As our conversation continued, it focused on Europe’s leadership and what has weakened it so drastically. Iddo explained that in his view, “Europe’s leadership feels beholden to ideas that have been standard with academicians, with the press, with the various elites – ideas of universalism, internationalism, and certainly pan-Europeanism.

“This has to do with a rise anti-Western sentiment and a weakening of the national sense in each of these countries – certainly among the intellectual elites and those who follow them,” he added. “I think that explains a lot about what’s happening in Europe.”

He went on to say that in many ways, the European Union is a product of an anti-Western and anti-nationalist mindset that has taken over the West. Much of this emanated from World War II, when war was waged against the Nazi’s extreme form of nationalism – “a pathological hyper-nationalism.”

So it was asked, what’s the way to prevent wars like WWII? Do away with nationalism altogether (at least for the West). Instead, a sort of commodity was created – which is hard to define – where “bureaucrats are running this vague entity called Europe, thereby obliterating the whole sense of national identity.

“Nationalism,” Iddo went on to say, “is a very fine idea. And it is an idea that, in many ways, is the only guarantor of freedom. A leader who knows that he is leading his own people and is beholden to them has the sense and finds the courage to do what needs to be done for his people’s sake. But what if he is merely a part of some vague machinery of internationalism, and all the more so feeling beholden to it ideologically?
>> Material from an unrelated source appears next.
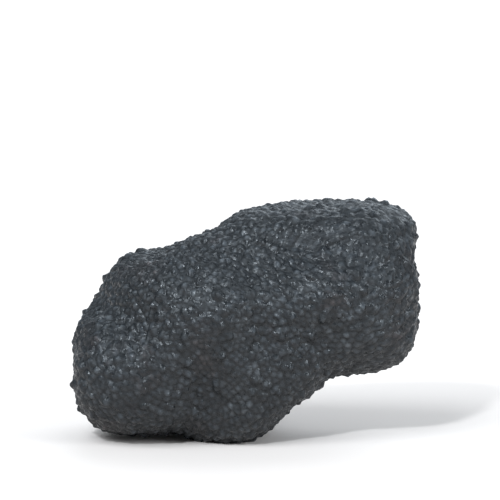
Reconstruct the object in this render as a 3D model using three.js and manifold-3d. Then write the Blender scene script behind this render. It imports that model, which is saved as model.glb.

He might pay lip service to the desires of his own nation, yes, but then do nothing of any real consequence when strong, painful action is needed.”

As I listened, I could almost hear John Lennon’s anthem playing in my head: “Imagine there’s no countries; it isn’t hard to do. Nothing to kill or die for, and no religion too.”

In fact, just days before, one of my 30-something sons in the United States pointed out to me that both faith in God and patriotism are frowned upon by his generation.

Ideas are powerful forces. And these two forces – nationalism and anti-nationalism – are battling each other not only in the minds of the young, but in the thinking of today’s most celebrated leaders.

Iddo

German Chancellor Angela Merkel

 

“You can even see even it in Angela Merkel,” Iddo remarked. “She has her own particular problems in terms of Germany’s identity from World War II. So she does something that she believes will finally give a new face to Germany for the whole international community to see. And she certainly has been lauded for it! Who in the media hasn’t lauded her over the last few months?: ‘My God, It’s a new Germany! Finally, it’s really, really changed!’”

So Merkel is opening the gates of Germany to countless immigrants from Muslim countries. Some of them are refugees, to be sure, but I imagine most are merely migrants seeking a “European” future.

Does she not have the sense to realize that this means a destructive weakening of her country? Doesn’t she know that she’s inviting in people who, for the most part, will not integrate, thereby causing endless internal strife, slowly tearing apart the fabric of German society? And I’m even not mentioning the terrorist potential.

Germany is a case in point because of the guilt it rightly feels about what happened in World War II. And certainly it’s a case in point in its active attempt to weaken the idea of peoplehood, of nationalism. And of paying lip service – and more than lip service – to other ideas. They couch those ideas in very nice terms like “human rights” and “multiculturalism,” but we all know that in the main such ideas are actually anathema to the societies these migrants come from, running counter to their ethos and beliefs, and that these very ideas will be under attack internally very soon.

In reflecting on all this, the big question in Iddo Netanyahu’s mind is, “Will the actual people of Europe – these are all democracies, after all – will they realize that this is their 11th hour? Will they come to their senses? Will they force their leaders to act as leaders of free nations? Or not? I don’t know.”

He believes that the free world is hanging in the balance. And, at this point, the future is unpredictable.

“Iran is far more dangerous than ISIS,” he told me. “It’s a huge nation with a very talented people and a standing army that will be getting stronger in the coming years. And they are in the process of getting nuclear weapons.”

He also pointed out that during the recent Joint Comprehensive Plan of Action negotiations,

The West relinquished any kind of confrontation with Iran. We saw that. And don’t think ISIS doesn’t watch it and see what’s going on. They are gaining tremendous energy from seeing the weakness of the West. This is a huge factor in the support they’re getting.

Just as the support Hitler got from his own population was from his early gains. He changed the status quo in the Rhineland. He was able to get part of Czechoslovakia – the German speaking part – as his own. He was able to get Austria. All these early gains were achieved without firing a single shot.

Likewise, the more the West relinquishes, the less it does in – at the very least – physically fighting the terrorist Islamic movements, the greater will be the growth of extremist elements.

Iddo Netanyahu concluded, “America is still a nation with a great degree of self-identity and sense of nationalism. Although its strength has been eroding over the past 50 years because of a particular ideology that has taken hold in many places, Americans still view the United States as a nation to be cherished.

“If America revives, it might push Europe to do something. And it’s also possible because of what’s just happened that France might show the way to the rest of the West, including America. Though I don’t place many hopes though on this latter possibility.

“But in the long run, as it was throughout the 20th century, so it is now. In the end, it depends on America.”